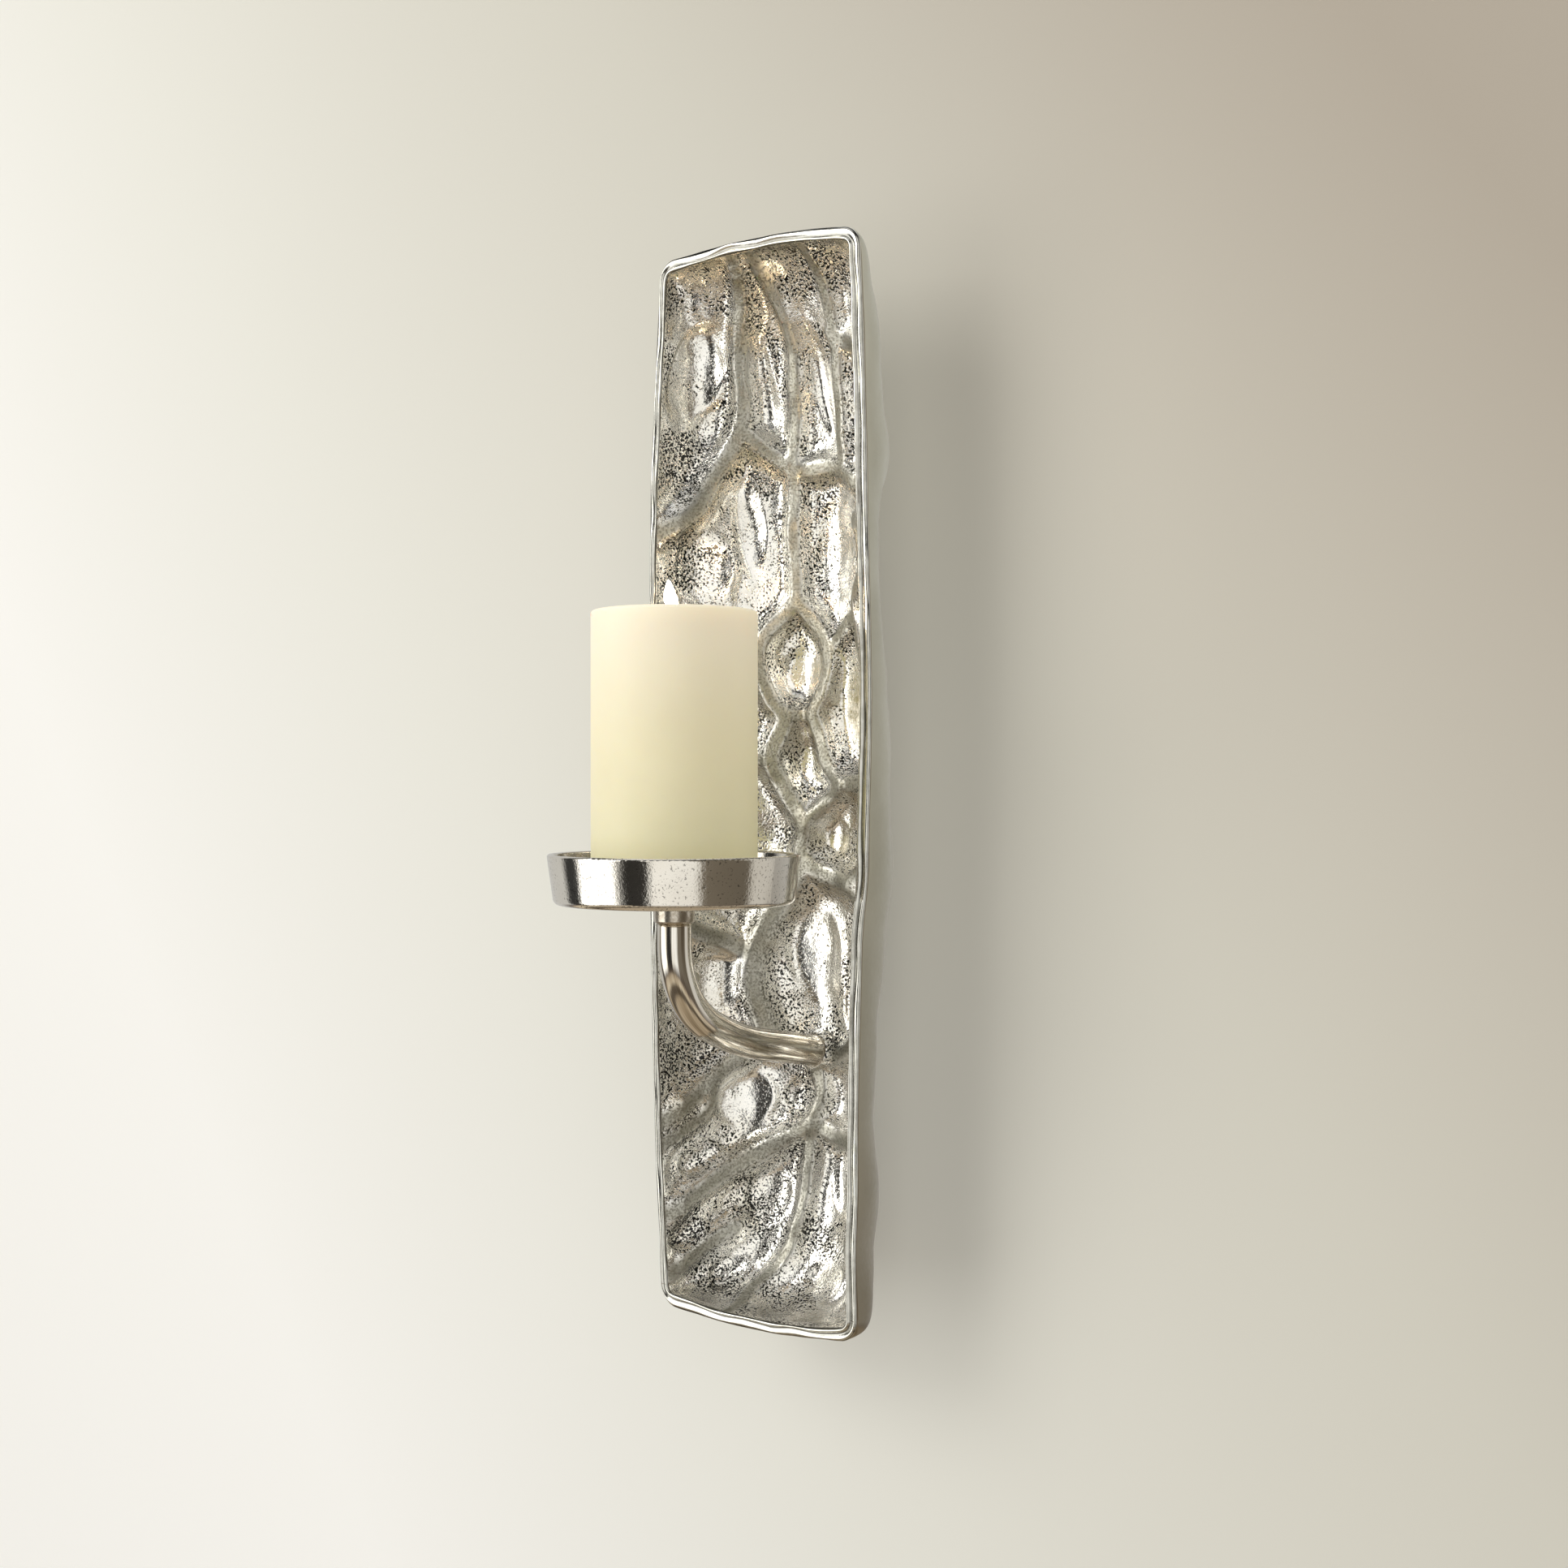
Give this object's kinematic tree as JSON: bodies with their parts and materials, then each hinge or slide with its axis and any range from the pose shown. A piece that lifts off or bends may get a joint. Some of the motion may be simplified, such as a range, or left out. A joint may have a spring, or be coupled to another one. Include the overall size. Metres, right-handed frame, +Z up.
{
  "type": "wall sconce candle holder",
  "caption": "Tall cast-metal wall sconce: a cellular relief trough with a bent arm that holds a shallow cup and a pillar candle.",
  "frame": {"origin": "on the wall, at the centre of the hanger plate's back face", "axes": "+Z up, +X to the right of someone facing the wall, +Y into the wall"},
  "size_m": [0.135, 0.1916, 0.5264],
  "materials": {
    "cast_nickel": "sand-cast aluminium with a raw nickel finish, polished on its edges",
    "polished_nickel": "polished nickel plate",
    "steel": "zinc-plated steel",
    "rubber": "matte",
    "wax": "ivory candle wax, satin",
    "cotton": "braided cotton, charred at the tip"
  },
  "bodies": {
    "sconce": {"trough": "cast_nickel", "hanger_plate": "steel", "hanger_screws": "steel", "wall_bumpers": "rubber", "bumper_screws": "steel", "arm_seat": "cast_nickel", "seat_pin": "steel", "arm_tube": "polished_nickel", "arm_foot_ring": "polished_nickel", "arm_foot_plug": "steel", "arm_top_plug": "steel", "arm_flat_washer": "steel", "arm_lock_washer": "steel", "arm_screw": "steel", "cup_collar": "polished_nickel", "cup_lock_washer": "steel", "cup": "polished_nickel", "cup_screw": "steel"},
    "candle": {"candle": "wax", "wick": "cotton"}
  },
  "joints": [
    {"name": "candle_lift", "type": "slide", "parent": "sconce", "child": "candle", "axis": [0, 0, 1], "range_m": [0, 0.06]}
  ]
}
----------------------------------------
• [Problem details]
Copy all the lines, exactly.

• [Full answer]
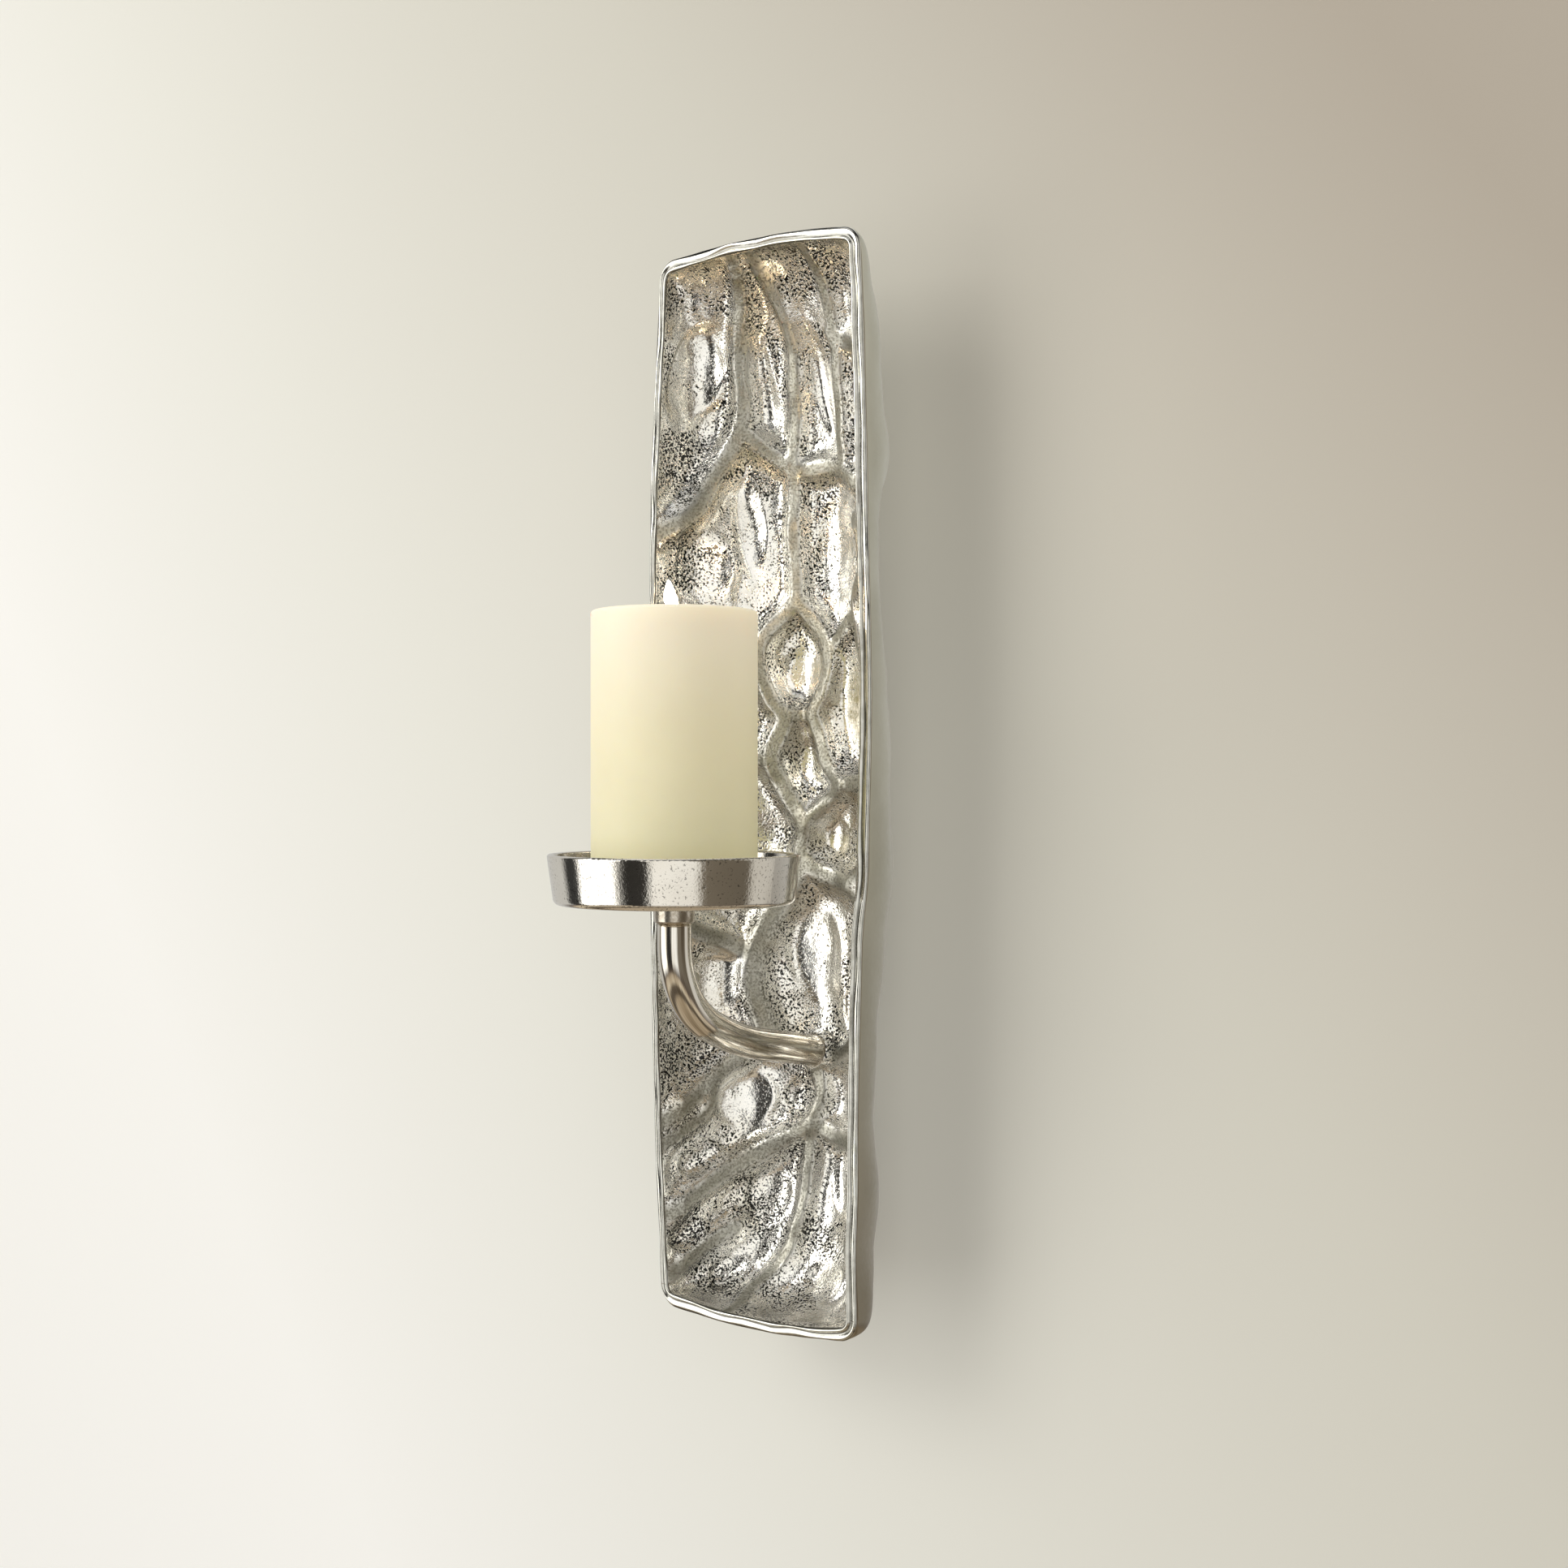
Give this object's kinematic tree as JSON: bodies with their parts and materials, then each hinge or slide with its axis and any range from the pose shown. A piece that lifts off or bends may get a joint. Some of the motion may be simplified, such as a range, or left out. A joint may have a spring, or be coupled to another one. Include the overall size. Metres, right-handed frame, +Z up.
{
  "type": "wall sconce candle holder",
  "caption": "Tall cast-metal wall sconce: a cellular relief trough with a bent arm that holds a shallow cup and a pillar candle.",
  "frame": {"origin": "on the wall, at the centre of the hanger plate's back face", "axes": "+Z up, +X to the right of someone facing the wall, +Y into the wall"},
  "size_m": [0.135, 0.1916, 0.5264],
  "materials": {
    "cast_nickel": "sand-cast aluminium with a raw nickel finish, polished on its edges",
    "polished_nickel": "polished nickel plate",
    "steel": "zinc-plated steel",
    "rubber": "matte",
    "wax": "ivory candle wax, satin",
    "cotton": "braided cotton, charred at the tip"
  },
  "bodies": {
    "sconce": {"trough": "cast_nickel", "hanger_plate": "steel", "hanger_screws": "steel", "wall_bumpers": "rubber", "bumper_screws": "steel", "arm_seat": "cast_nickel", "seat_pin": "steel", "arm_tube": "polished_nickel", "arm_foot_ring": "polished_nickel", "arm_foot_plug": "steel", "arm_top_plug": "steel", "arm_flat_washer": "steel", "arm_lock_washer": "steel", "arm_screw": "steel", "cup_collar": "polished_nickel", "cup_lock_washer": "steel", "cup": "polished_nickel", "cup_screw": "steel"},
    "candle": {"candle": "wax", "wick": "cotton"}
  },
  "joints": [
    {"name": "candle_lift", "type": "slide", "parent": "sconce", "child": "candle", "axis": [0, 0, 1], "range_m": [0, 0.06]}
  ]
}